O município de Caraá, no Litoral Norte, trata de recomeçar a vida depois da devastadora passagem do ciclone extratropical pela cidade de pouco mais de 8 mil habitantes. Nesta segunda-feira (19), famílias colocavam colchões, móveis e roupas para secar na frente das casas. Por volta das 15h30min, fazia sol e a temperatura era de 18 graus.
— Aqui era o meu quarto — mostrava a dona de casa Girlei Oliveira Silva, 53 anos.
A história dela e de como escapou da fúria das águas possui ares dramáticos. Estava com o marido, que é deficiente, e o filho de 18 anos em casa, quando os dois rios e os quatro arroios da região começaram a transbordar. Tentaram se refugiar no Cemitério das Terezas, que fica em Rio do Meio. Mas as águas vinham aos borbotões e por cima das sepulturas. Tiveram de ficar em um casebre abandonado. Escaparam para contar o que testemunharam.
— Faz 20 anos que moro aqui. Nunca vi nada igual — resignava-se, lamentando a morte de um de seus cachorros de estimação, arrastado pela correnteza assim como tantos outros animais em Caraá.
O serralheiro Marcos Lucana, 42 anos, tirava de dentro da casa de seu primo, em Alto Rio do Meio, o que a água e a lama estragaram. Era praticamente tudo. O quintal estava abarrotado de móveis e aparelhos domésticos.
— Aqui foi perda total — atestava, com os olhos fixos para a pilha de objetos perdidos.

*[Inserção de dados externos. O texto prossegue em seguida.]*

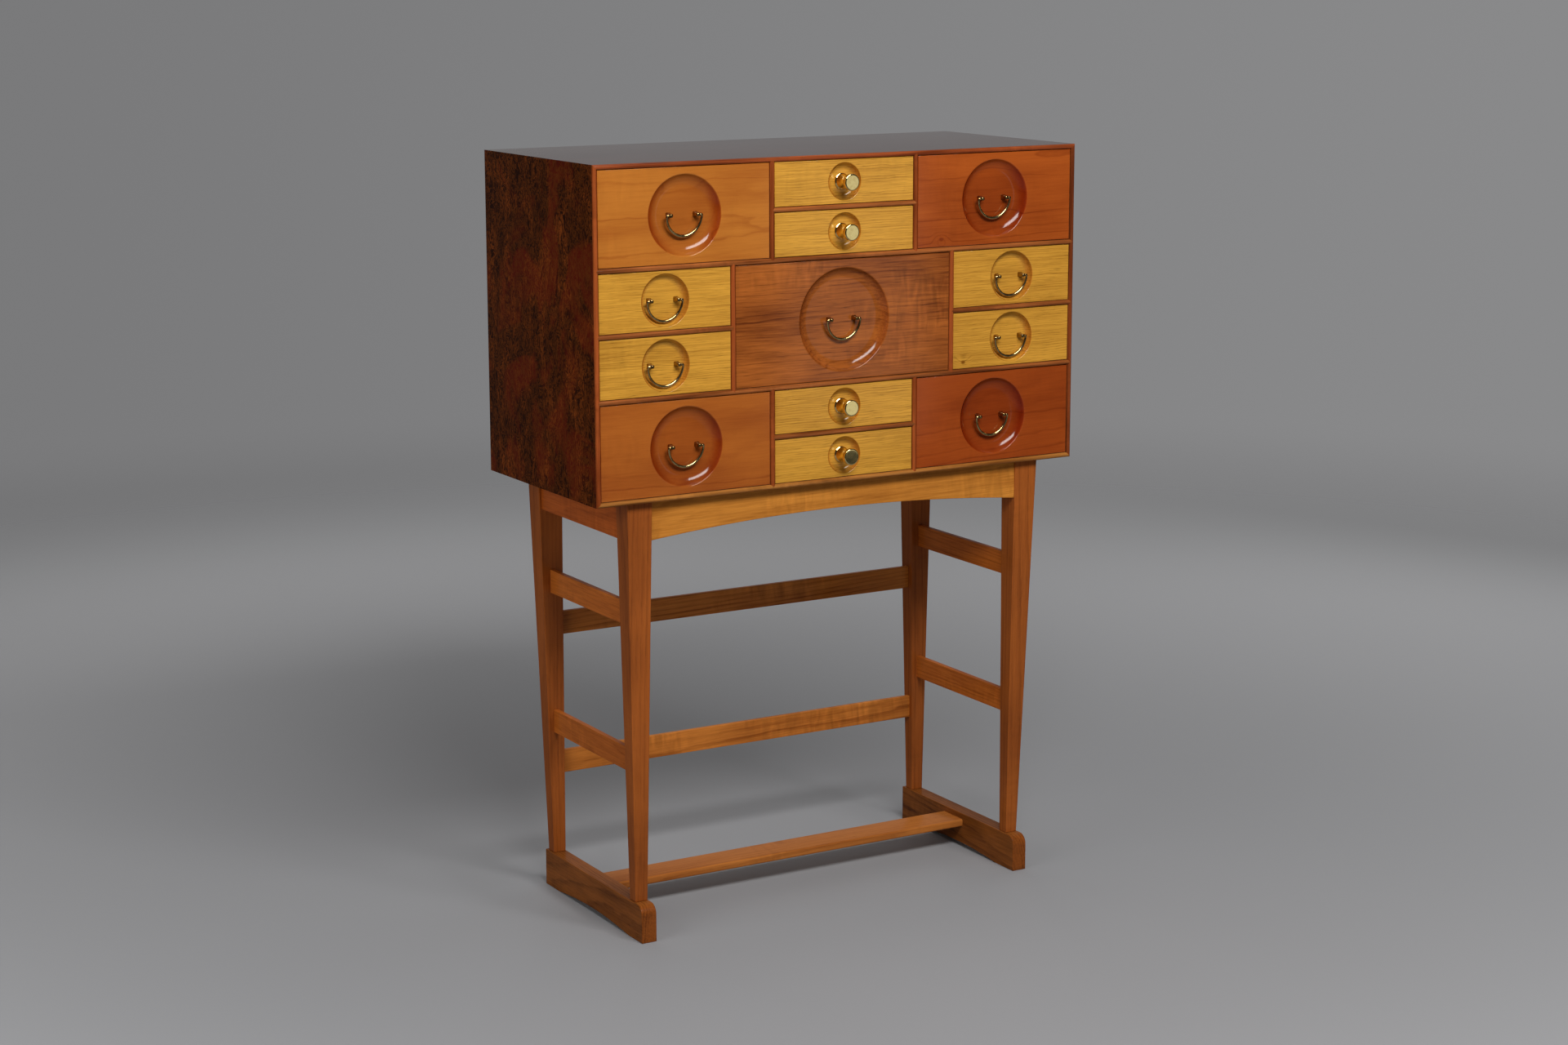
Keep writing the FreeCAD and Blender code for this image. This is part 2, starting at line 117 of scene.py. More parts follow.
def tone(red, green, blue):
    """Colour as it is named on screen, turned into light values."""
    values = [v / 255.0 for v in (red, green, blue)]
    return tuple(v / 12.92 if v <= 0.04045 else ((v + 0.055) / 1.055) ** 2.4 for v in values) + (1.0,)


# Figure of solid wood. X is along the grain and the heart of the tree is the X axis.
# Wood cut across its grain drinks more finish, so it is redder where Facing is along X.
# Inside a dish, which Dish Shade marks, the wood is painted a little darker and redder:
# painted shade of the hollow.
DISH_SHADE_TINT, CUT_TINT = (0.81, 0.70, 0.67, 1.0), (0.70, 0.36, 0.21, 1.0)
grain, g, done = new_group("wood_grain", [
    ("Place", "place", None), ("Ring Width", "value", 0.006), ("Wander", "value", 0.012),
    ("Rings", "value", 0.5), ("Fibres", "value", 0.4), ("Pores", "value", 0.3),
    ("Pore Size", "value", 1.0), ("Ripple", "value", 0.1), ("Blotches", "value", 0.3),
    ("Pale", "colour", (0.6, 0.3, 0.1, 1.0)), ("Deep", "colour", (0.3, 0.1, 0.03, 1.0)),
    ("Sheen", "value", 0.38), ("Facing", "place", None), ("Waver", "value", 0.3),
    ("Line", "value", 0.45), ("Dish Shade", "value", 0.0), ("Drink", "value", 1.0), ("Knot Distance", "value", 1.0),
], [("Colour", "colour"), ("Roughness", "value"), ("Height", "value")])
slow = stretch(grain, g["Place"], 1.6, 9.0, 9.0)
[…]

Até nas localidades mais escondidas na região da mata o ciclone deixou prejuízos. Um dos acessos por onde passa o Rio do Meio estava danificado. A ponte ruiu.
— Sorte que moramos bem acima do rio — explica Sandro Alhiana, 50 anos, com chapéu na cabeça.
Segundo Sandro, o rio transbordou e ficou cerca de dois metros mais alto em meio à vegetação. Enquanto tentava atravessar o curso d’água, nesta segunda-feira, escorregou e por pouco não caiu.
Nas margens dos rios é possível perceber muitas árvores derrubadas. A violência das águas foi a principal característica dessa catástrofe natural.
Em frente aos prédios da Secretaria Municipal de Educação e do Serviço de Emergência de Caraá, que são colados um no outro, os funcionários limpavam as coisas e tratavam de deixar ao sol o que ainda poderia ser reutilizado.
— Saímos daqui de dentro com água no pé — recorda o motorista da ambulância João Coelho, 58 anos.
Buscas
Nesta segunda-feira, as buscas se concentravam em três pontos: Linha Padre Vieira, Passo da Forquilha, no limite com Santo Antônio da Patrulha, e na localidade do Rio dos Sinos.
— Agora (parte da tarde), vamos ficar na Linha Padre Vieira — detalhava o comandante Cardoso, do Corpo de Bombeiros de Santo Antônio da Patrulha.
Representante da Casa Civil do governo do RS, Bolívar Gomes estava no CTG Sentinela dos Sinos.
— É o momento mais difícil do município de Caraá. Cerca de 50 famílias estão sem residências — compartilha, acrescentando:
— O esforço é para salvar vidas.
Doze equipes da CEEE Equatorial trabalhavam para restabelecer a energia elétrica. As transmissões estavam melhores nesta segunda-feira na comparação com sábado (17).
Diversos caminhões estão no trecho da RS-030, principal acesso a Caraá, para construírem uma travessia provisória nas próximas 48 horas.
Óbitos
Quatro pessoas morreram em Caraá até agora. Um homem de 76 anos e um adolescente de 14 foram arrastados pelas águas. Um deslizamento matou uma mulher de 73 anos. Nesta segunda, o corpo de um homem de 57 anos foi encontrado.
Ao meio-dia, com auxílio de helicóptero, foi localizado Sérgio Freitas Vale Souza Gomes, que era dado como desaparecido desde sexta-feira (16), no Alto Caraá, mas estava apenas incomunicável.
Neste momento, apenas uma pessoa é considerada desaparecida no município que fica a cerca de 90 quilômetros de Porto Alegre.